Il ciclone Cina continua a sorprendere. Dopo il boom sull’importazioni di polvere di latte (intero e scremato), ora la tendenza pare cambiata e l’attenzione dei consumatori cinesi si sta concentrando sul latte confezionato e i formaggi.

A rendere noti i dati è lo staff di Clal, il portale di riferimento a livello mondiale sul comparto lattiero caseario, che ha pubblicato i numeri delle importazioni cinesi al 31 ottobre. A un confronto sui 12 mesi precedenti emerge, come anticipato, una flessione rilevante sull’import delle polveri di latte intero (-71,5%) nel mese di ottobre, che segue un -63% del mese di settembre, e delle polveri di latte scremato (-27,5%), che dai due mesi precedenti avevano segnato una flessione tendenziale del 17,4% ad agosto e del 45,2% a settembre.
In calo del 19,3% anche le importazioni di burro, a conferma forse che i magazzini cinesi non mancano di scorte.

Al contrario, le importazioni di latte confezionato uht sono schizzate in alto del 200,2%, con un andamento effervescente dallo scorso giugno. Una corsa senza freni segnata da un +167,3%, seguita da un +134% del mese di luglio, da un +162,5% di agosto e da un +186,5% dello scorso settembre, con le dogane cinesi chiamate a segnare un vero e proprio record con circa 32.500 tonnellate di latte confezionato in entrata.

Secondo gli analisti di Clal, le tendenze evidenziano due elementi da non sottovalutare, che si traducono in opportunità anche per il comparto lattiero caseario made in Italy. Da un lato la richiesta di latte confezionato dall’estero evidenzia l’esigenza da parte dei consumatori cinesi di prodotti con una maggiore sicurezza sul piano alimentare e qualitativo. Questo non significa che l’industria dairy del Paese del Dragone non mostri adeguate garanzie, ma è innegabile che anche altri paesi offrono prodotti molto soddisfacenti sul piano della food safety.
L’altro aspetto riguarda invece l’aumentato potere d’acquisto dei cinesi, che chiedono prodotti confezionati (come il latte uht) o finiti (come il formaggio).

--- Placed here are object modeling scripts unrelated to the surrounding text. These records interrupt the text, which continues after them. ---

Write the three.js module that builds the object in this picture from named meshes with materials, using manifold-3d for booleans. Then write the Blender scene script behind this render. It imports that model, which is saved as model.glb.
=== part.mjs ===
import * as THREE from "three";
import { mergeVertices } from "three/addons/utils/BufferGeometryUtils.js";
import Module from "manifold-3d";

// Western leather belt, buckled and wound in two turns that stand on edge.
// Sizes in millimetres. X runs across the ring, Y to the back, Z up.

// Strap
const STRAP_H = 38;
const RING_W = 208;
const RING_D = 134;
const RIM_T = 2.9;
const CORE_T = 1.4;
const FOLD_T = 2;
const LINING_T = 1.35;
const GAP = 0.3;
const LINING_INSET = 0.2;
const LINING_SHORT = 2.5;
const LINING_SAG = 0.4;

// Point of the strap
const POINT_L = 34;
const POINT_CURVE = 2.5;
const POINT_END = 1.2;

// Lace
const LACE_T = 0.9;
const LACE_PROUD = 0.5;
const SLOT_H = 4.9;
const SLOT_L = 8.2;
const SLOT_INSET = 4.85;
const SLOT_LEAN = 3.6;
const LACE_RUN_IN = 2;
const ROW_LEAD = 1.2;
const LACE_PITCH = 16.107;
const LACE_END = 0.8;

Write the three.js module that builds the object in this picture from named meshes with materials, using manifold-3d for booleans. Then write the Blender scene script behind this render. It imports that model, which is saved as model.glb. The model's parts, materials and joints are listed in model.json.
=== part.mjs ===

Un simile scenario potrebbe dunque rivelarsi un’opportunità per la filiera italiana. È innegabile che i prodotti made in Italy, dalla mozzarella al latte ai formaggi siano riconosciuti in tutto il mondo per la loro eccellenza. Sarebbe dunque auspicabile aggredire il mercato cinese (o meglio affacciarsi, visti i numeri esigui) con un paniere unificato e missioni congiunte tra i vari consorzi di tutela delle grandi produzioni Dop, lasciando all’iniziativa privata gli approcci per la fornitura di latte confezionato.

Sul fronte del latte uht, l’export italiano (secondo i dati Clal, mutuati dall’Agenzia delle dogane cinesi) si colloca fra i primi 20 competitor. Lo scorso mese di settembre, ad esempio, con 1.531 tonnellate di latte consegnato in Cina (302 tons in ottobre), l’Italia ha scalato posizioni fino a collocarsi all’undicesimo posto in una classifica saldamente in mano alla Germania (9.853 tonnellate di latte confezionato esportate nel mese di ottobre, 16.485 tonnellate a settembre 2014), seguita da Australia (4.727 tons a ottobre), Nuova Zelanda (3.446 tons) e Francia (1.113 tons, sempre a ottobre).

L’Italia, lo ribadiamo, ha tutte le carte in regola per prendere parte alla corsa e conquistare spazi di mercato importanti. Ma sarebbe il momento di aggregare l’offerta e di stringere un accordo bilaterale con la Cina per ottenere un accordo per la riduzione dei dazi, come Australia, Nuova Zelanda e altri Paesi hanno già siglato.
Nell’attesa, c’è chi ha aperto una filiale commerciale a Shangai, come Granarolo. Ma anche chi, come la vicentina Brazzale, ha aperto uno store per la vendita di prodotti lattiero caseari.